はじめにこの記事を読んだときには「なるほど」という感じで読み終えて、特に何もしなかった。共感する部分もあるし、あたらしい発見もあるし、総合して「なるほど」と思っただけ。
一晩経ったら評判がさらに拡大していたので、今度はツイッターやはてブや増田に寄せられた感想を読み、今度は「まじか……」と思っているところ。著者が呼びかけるいろんな「ふつう」が集まるのではなく、よく似た「ふつう」が殺到していて、それになんだかゾッとした。
たとえば、「余暇は楽しく過ごさなければいけない」とか「24/7を充実した時間にしなければいけない」とか、そういうポピュラーな価値観がある。本当は、無意味で非生産的であってもいいはずなのに、私たちの時間に対する感覚はいまやすっかりマーケティングされきってしまっていて、それを許してくれない。
どこで読んだのか忘れてしまったが、インドネシアかどっかの東南アジアから日本を訪れた若者がこんなことを言っていた。「日本は生きるのが大変だ。どこを歩いても、なにを見ても、欲しい気持ちにさせられてしまう。母国ではそんなことに苦しまず、もっと楽に生きていた」と。
これを同じことが人生にも言える。成長し、上昇しなければいけないという価値観に過剰に支配されすぎている。そう感じる。少なくとも、「あるがままでいい」と思っている人はこうした言葉のゲームに参加してこないので、ネットを漂って調べる限りにおいては、過剰に支配されているように見えてゾッとしてしまう。

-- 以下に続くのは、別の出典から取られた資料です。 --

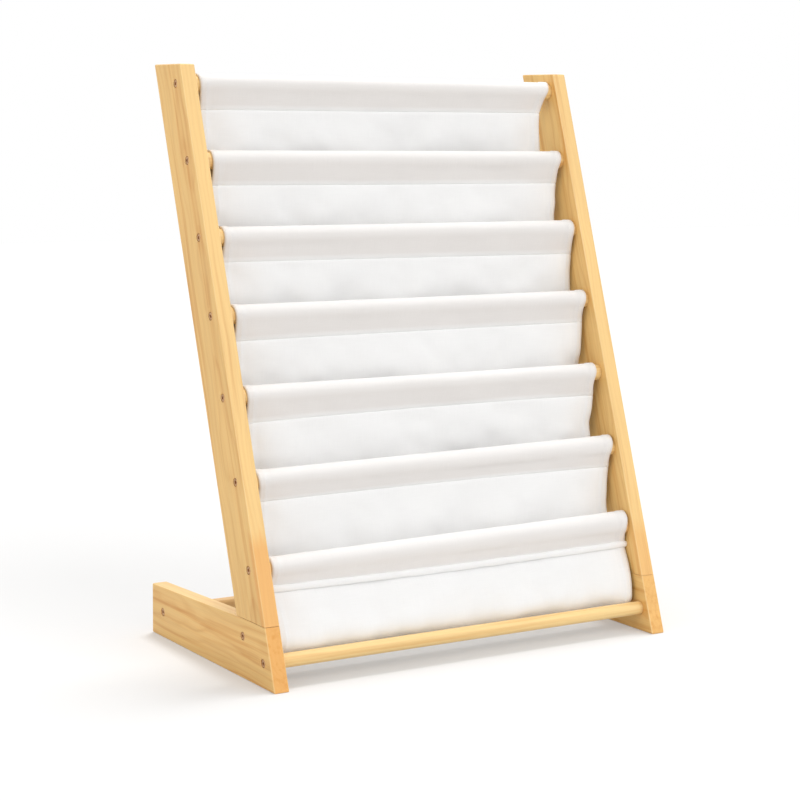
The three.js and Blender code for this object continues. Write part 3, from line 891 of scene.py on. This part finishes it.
def hung(grid, rows, lengths):
    """The strip after a cloth simulation, which lets its slack buckle. Its edges keep their own lines."""
    columns = grid.shape[1]
    widths = np.linspace(0, 2 * STRIP_HALF, columns)
    bm, places = strip_mesh(grid, widths, lengths)
    trial = linked("canvas_trial", mesh_of("canvas_trial", bm))
    pinned = trial.vertex_groups.new(name="pinned")
    slack = trial.vertex_groups.new(name="slack")
    for vertex, (row, column) in places.items():
        pinned.add([vertex], rows[row]["held"], "REPLACE")
        from_edge = min(widths[column], 2 * STRIP_HALF - widths[column])
        patch = min(1.0, max(0.0, 0.5 + 0.5 * rumpled((widths[column], lengths[row]), 16, 12.7)))
        share = min(1.0, from_edge / (2.5 * HEM_WIDTH)) * (0.55 + 0.45 * patch)
        slack.add([vertex], share if rows[row]["hang"] else 0.6 * share, "REPLACE")
    cloth = trial.modifiers.new("drape", "CLOTH")
    for name, value in cloth_settings.items():
        setattr(cloth.settings, name, value)
    cloth.settings.effector_weights.gravity = SIM_GRAVITY
    cloth.collision_settings.use_collision = False
    cloth.point_cache.frame_start = 1
    cloth.point_cache.frame_end = SIM_FRAMES
    for step in range(1, SIM_FRAMES + 1):
        bpy.context.scene.frame_set(step)
    settled = grid.copy()
    evaluated = trial.evaluated_get(bpy.context.evaluated_depsgraph_get())
    for vertex, place in places.items():
        settled[place] = evaluated.data.vertices[vertex].co
    bpy.context.scene.frame_set(1)
    bpy.data.objects.remove(trial)
    across = np.linspace(-1, 1, columns)
    for edge, side in ((0, across < 0), (-1, across > 0)):
        drawn = grid[:, edge, 0] - settled[:, edge, 0]
        settled[:, :, 0] += drawn[:, None] * side * np.abs(across) ** 3
    return settled


rows = strip_rows()
modelled = strip_points(rows, SIM_COLUMNS)
lengths = travel(modelled[:, SIM_COLUMNS // 2])
modelled = hung(modelled, rows, lengths)
modelled[:, :, 1] += unevenness(modelled, rows)
modelled = kept_clear(modelled)


# Canvas: the finished strip

def final_columns():
    """Flat places across the strip, close together where the side hems step down."""
    hem = [0, 0.35 * HEM_WIDTH, 0.7 * HEM_WIDTH, HEM_WIDTH - HEM_STEP / 2, HEM_WIDTH + HEM_STEP / 2]
    inner = 2 * (STRIP_HALF - HEM_WIDTH)
    count = round(inner / FINAL_COLUMN)
    body = [HEM_WIDTH + inner * step / count for step in range(1, count)]
    return np.array(hem + body + [2 * STRIP_HALF - place for place in reversed(hem)])


def finished_strip(grid, rows, lengths):
    """The strip with twice the rows, drawn in along its seams, with its columns' and rows' flat places, its
    rows' painted sleeve shade, and which rows are seams."""
    widths = final_columns()
    across = widths / (2 * STRIP_HALF) * (grid.shape[1] - 1)
    grid = np.swapaxes(resampled(np.swapaxes(grid, 0, 1), across), 0, 1)
    seams = [index for index, row in enumerate(rows) if row["seam"]]
    # Each row's painted sleeve shade.
    on_rail = np.array([row["on_rail"] for row in rows])
    parts, flat, painted_shades, creases = [grid[:1]], [lengths[:1]], [on_rail[:1]], [0]
    for start, end in zip(seams, seams[1:]):
        steps = end - start
        places = np.linspace(0, steps, 2 * steps + 1)[1:]
        places = np.sort(np.append(places, (SEAM_CREASE, steps - SEAM_CREASE)))
        parts.append(resampled(grid[start:end + 1], places))
        whole = np.arange(steps + 1)
        flat.append(np.interp(places, whole, lengths[start:end + 1]))
        painted_shades.append(np.interp(places, whole, on_rail[start:end + 1]))
        creases.append(creases[-1] + len(places))
    grid = np.concatenate(parts)
    for crease, seam in zip(creases, seams):
        row = rows[seam]
        grid[crease, :, 1] += copysign(SEAM_PINCH, seam_point(row["tier"]).x - row["point"].x)
    return grid, widths, np.concatenate(flat), np.concatenate(painted_shades), creases


def weave_group():
    """Plain weave, threads over and under each other, in flat metres."""
    group, given, out = new_group("plain_weave", {"Flat": "Vector", "Pitch": "Float"}, ("Height", "Slub"))
    threads = scaled(group, given["Flat"], maths(group, "DIVIDE", 1.0, given["Pitch"]))
    split = node(group, "SeparateXYZ", {"Vector": threads}).outputs
    warp, weft = (maths(group, "ABSOLUTE", maths(group, "SINE", times(group, split[axis], pi)))
                  for axis in "XY")
    crossing = maths(group, "ADD", *(maths(group, "FLOOR", split[axis]) for axis in "XY"))
    over = maths(group, "PINGPONG", crossing, 1.0)
    high = mixed(group, over, warp, weft)
    low = mixed(group, over, weft, warp)
    slub = maths(group, "ADD", *(noise_at(group, given["Flat"], scale)
                                 for scale in ((1300, 40, 1), (40, 1300, 1))))
    fill(group, out, {"Height": maths(group, "MAXIMUM", high, times(group, low, 0.55)),
                      "Slub": times(group, slub, 0.5)})
    return group


# The sleeves' painted shade colour, greyer than the plain white.
CANVAS_WHITE = srgb(249, 249, 249)
CANVAS_PAINTED_SHADE = srgb(236, 232, 229)


def canvas_finish(weave):
    """White cotton canvas, a little uneven in tone and thread. Painted shade greys its sleeves over and
    beside the rails, and a little painted shade darkens the weave's hollows.
    """
    looks = {"Roughness": 0.92, "Sheen_Weight": 0.06, "Sheen_Roughness": 0.5}
    material, tree, principled = new_material("white_canvas", **looks)
    flat = node(tree, "UVMap", uv_map="flat").outputs["UV"]
    threads = placed(tree, weave, {"Flat": flat, "Pitch": WEAVE_PITCH})
    # The on_rail attribute holds the painted sleeve shade.
    on_rail = node(tree, "Attribute", attribute_name="on_rail").outputs["Fac"]
    tone = times(tree, remap(tree, noise_at(tree, flat, (9, 9, 1)), 0.3, 0.7, 0.98, 1.0),
                 remap(tree, threads["Slub"], 0.35, 0.65, 0.965, 1.0))
    # Painted shade: the colour is a little darker where the weave lies low, in its hollows.
    tone = times(tree, tone, remap(tree, threads["Height"], 0.0, 1.0, 0.95, 1.0))
    # Painted shade: greys the sleeves where on_rail is high.
    colour = mixed(tree, on_rail, CANVAS_WHITE, CANVAS_PAINTED_SHADE)
    colour = mixed(tree, 1.0, colour, tone, blend="MULTIPLY")
    rough = remap(tree, threads["Slub"], 0.3, 0.7, 0.86, 0.97)
    fill(tree, principled.inputs, {"Base Color": colour, "Roughness": rough})
    height = maths(tree, "MULTIPLY_ADD", threads["Slub"], 0.5, threads["Height"])
    bumped(tree, principled, height, 0.35, 0.15 * MM)
    return material


canvas = canvas_finish(weave_group())
grid, widths, flat, painted_shades, creases = finished_strip(modelled, rows, lengths)


def canvas_sling():
    bm, places = strip_mesh(grid, widths, flat)
    # Painted shade: each vertex carries its row's painted sleeve shade in the on_rail attribute.
    on_rail = bm.verts.layers.float.new("on_rail")
    for vert in bm.verts:
        vert[on_rail] = painted_shades[places[vert.index][0]]
    for edge in bm.edges:
        edge.smooth = not all(places[vert.index][0] in creases for vert in edge.verts)
    face_outwards(bm)
    mesh = mesh_of("canvas_sling", bm)
    mesh.materials.append(canvas)
    mesh.polygons.foreach_set("use_smooth", [True] * len(mesh.polygons))
    made = linked("canvas_sling", mesh)
    hem = made.vertex_groups.new(name="hem")
    for vertex, (_, column) in places.items():
        if min(widths[column], 2 * STRIP_HALF - widths[column]) < HEM_WIDTH:
            hem.add([vertex], 1.0, "REPLACE")
    thick = made.modifiers.new("cloth", "SOLIDIFY")
    thick.thickness = HEM_CLOTH
    thick.offset = 0
    thick.vertex_group = "hem"
    thick.thickness_vertex_group = CLOTH / HEM_CLOTH
    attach(made, "root")
    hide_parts(*[f"canvas_sleeve_{number}" for number in range(1, 8)],
                *[f"canvas_pocket_{number}" for number in range(1, 7)])
    return made


# Canvas: its stitches, and the hem at its lower end

def surface_normals(grid):
    """The grid's normals, which point away from the rail on a sleeve."""
    normals = np.cross(np.gradient(grid, axis=0), np.gradient(grid, axis=1))
    return normals / np.maximum(np.linalg.norm(normals, axis=2, keepdims=True), 1e-12)


def one_stitch():
    bm = bmesh.new()
    bmesh.ops.create_uvsphere(bm, u_segments=4, v_segments=3, radius=1,
                              matrix=Matrix.Diagonal((STITCH_LENGTH / 2, THREAD / 2, THREAD / 2, 1)))
    return mesh_of("stitch", bm)


def sew(bm, stitch, line, normals, lift):
    """Adds a row of stitches along a line on the cloth, raised off it by lift."""
    along = travel(line)
    count = int(along[-1] / STITCH_PITCH)
    places = (np.arange(count) + 0.5) * along[-1] / count
    at_stitches = [np.stack([np.interp(places, along, values[:, axis]) for axis in range(3)], axis=1)
                   for values in (line, np.gradient(line, axis=0), normals)]
    for middle, ahead, out in zip(*at_stitches):
        forward, outward = Vector(ahead).normalized(), Vector(out)
        outward = (outward - forward * outward.dot(forward)).normalized()
        turn = Matrix((forward, outward.cross(forward), outward)).transposed().to_4x4()
        copy = stitch.copy()
        copy.transform(Matrix.Translation(Vector(middle) + outward * lift) @ turn)
        bm.from_mesh(copy)
        bpy.data.meshes.remove(copy)


def stitches():
    """Every row of stitches: along the seams, and on both faces of both side hems."""
    normals = surface_normals(grid)
    stitch, together = one_stitch(), bmesh.new()
    for row in creases:
        sew(together, stitch, grid[row, 1:-1], normals[row, 1:-1], CLOTH / 2)
    for inset in (HEM_STITCH_INSET, 2 * STRIP_HALF - HEM_STITCH_INSET):
        column = int(np.searchsorted(widths, inset)) - 1
        share = (inset - widths[column]) / (widths[column + 1] - widths[column])
        line, out = (values[:, column] * (1 - share) + values[:, column + 1] * share
                     for values in (grid, normals))
        for face in (1, -1):
            sew(together, stitch, line, face * out, HEM_CLOTH / 2)
    return piece("canvas_stitches", together, thread_finish())


def end_hem():
    """The strip's lower end, rolled over and sewn down in front of the lowest seam."""
    seam = grid[creases[-1]]
    first = seam[0] - END_HEM_PROUD * 0.3 * np.array([1, 0, 0])
    last = seam[-1] + END_HEM_PROUD * np.array([1, 0, 0])
    line = np.concatenate([[first], seam, [last]])
    roll = np.zeros((END_HEM_SIDES + 1, len(line), 3))
    for column, point in enumerate(line):
        x = point[0]
        sag = 0.4 * noise.noise(Vector((x * 21, 0.4, 2.2))) + 0.3 * noise.noise(Vector((x * 70, 3, 1)))
        fullness = 1 + 0.16 * noise.noise(Vector((x * 38, 7.7, 5.1)))
        fullness *= 0.75 if column in (0, len(line) - 1) else 1
        for step, angle in enumerate(np.linspace(0, tau, END_HEM_SIDES + 1)):
            ahead, up = (copysign(abs(value) ** END_HEM_SQUARENESS, value)
                         for value in (cos(angle), sin(angle)))
            roll[step, column] = point + np.array([
                0, -CLOTH / 2 - END_HEM_DEPTH / 2 * (0.8 + ahead * fullness),
                END_HEM_HEIGHT / 2 * (up * fullness - 0.25) + sag * MM])
    bm, _ = strip_mesh(roll, line[:, 0], travel(roll[:, 0]))
    # The end hem gets no painted sleeve shade.
    bm.verts.layers.float.new("on_rail")
    bmesh.ops.remove_doubles(bm, verts=bm.verts, dist=NEARLY_NOTHING)
    bmesh.ops.holes_fill(bm, edges=[edge for edge in bm.edges if edge.is_boundary])
    face_outwards(bm)
    return piece("canvas_end_hem", bm, canvas, crease=radians(80))


def thread_finish():
    material, tree, principled = new_material("white_thread", Roughness=0.7, Sheen_Weight=0.1)
    coordinates = node(tree, "TexCoord").outputs["Object"]
    twist = noise_at(tree, coordinates, (2600, 2600, 2600))
    colour = mixed(tree, remap(tree, twist, 0.35, 0.65), srgb(240, 238, 235), srgb(250, 249, 247))
    fill(tree, principled.inputs, {"Base Color": colour})
    bumped(tree, principled, twist, 0.3, 0.1 * MM)
    return material


canvas_sling()
stitches()
end_hem()


# Floor, light and camera

def seen_directly(tree, strength):
    """The strength for what the camera sees, also in shiny or through clear surfaces, and 0 for light."""
    path = node(tree, "LightPath").outputs
    seen = maths(tree, "MAXIMUM", path["Is Camera Ray"], path["Is Glossy Ray"])
    return times(tree, maths(tree, "MAXIMUM", seen, path["Is Transmission Ray"]), strength)


def floor():
    bm = bmesh.new()
    bmesh.ops.create_grid(bm, x_segments=1, y_segments=1, size=8)
    made = linked("floor", mesh_of("floor", bm))
    looks = {"Roughness": 0.95, "Base_Color": FLOOR_COLOUR, "Specular_IOR_Level": 0}
    material, tree, principled = new_material("pale_floor", **looks)
    glowing = {"Color": (1, 1, 1, 1), "Strength": seen_directly(tree, FLOOR_GLOW)}
    glow = node(tree, "Emission", glowing)
    both = node(tree, "AddShader", {0: principled.outputs[0], 1: glow.outputs[0]})
    tree.links.new(both.outputs[0], tree.nodes["Material Output"].inputs["Surface"])
    made.data.materials.append(material)


def world():
    made = bpy.data.worlds.new("studio")
    bpy.context.scene.world = made
    made.use_nodes = True
    tree = made.node_tree
    strength = maths(tree, "ADD", seen_directly(tree, 1 - AMBIENT), AMBIENT)
    fill(tree, tree.nodes["Background"].inputs, {"Color": (1, 1, 1, 1), "Strength": strength})


def soft_sun(name, towards, strength, spread, colour=(1, 1, 1)):
    """A broad, even light that comes from the direction towards."""
    data = bpy.data.lights.new(name, "SUN")
    data.energy, data.angle, data.color = strength, radians(spread), colour
    made = linked(name, data)
    made.rotation_mode = "QUATERNION"
    made.rotation_quaternion = Vector(towards).to_track_quat("Z", "Y")


def photo_camera():
    """The camera that the photograph was taken with, worked out from the shelf's own corners."""
    data = bpy.data.cameras.new("photo_camera")
    data.sensor_width = 36
    data.lens = CAMERA_FOCAL * data.sensor_width / IMAGE_WIDTH
    made = linked("photo_camera", data)
    forward = Vector((sin(CAMERA_YAW) * cos(CAMERA_PITCH),
                      cos(CAMERA_YAW) * cos(CAMERA_PITCH), -sin(CAMERA_PITCH)))
    right = Vector((cos(CAMERA_YAW), -sin(CAMERA_YAW), 0))
    turn = Matrix((right, right.cross(forward), -forward)).transposed().to_4x4()
    made.matrix_world = Matrix.Translation(CAMERA_PLACE) @ turn @ Matrix.Rotation(CAMERA_ROLL, 4, "Z")
    bpy.context.scene.camera = made


floor()
world()
soft_sun("overhead", (0.3, 0.28, 1.0), 1.75, 20)
soft_sun("key", (0.4, -1.0, 0.72), 1.15, 50)
soft_sun("fill", (-0.95, -0.15, 0.4), 0.95, 80, (1.0, 0.95, 0.87))
photo_camera()
bpy.context.scene.view_settings.view_transform = "Standard"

でも、無意味でいいし、非生産的でいいし、あるがままでいい。そういう「ふつう」のことを一言書いておきたかった。
追記 2021/12/10
その後、2021年になって、マイケル・サンデルの『実力も運のうち』やジョニー・オデルの『何もしない』が日本でも刊行されて話題になった。このような考え方が次第に普及していっていることを感じる。
追加 2023/5/11
NewsPicksの井上さんが「a scope」ゲストに登場。成長しなければいけないという価値観への抵抗がどのように語られていくか楽しみ。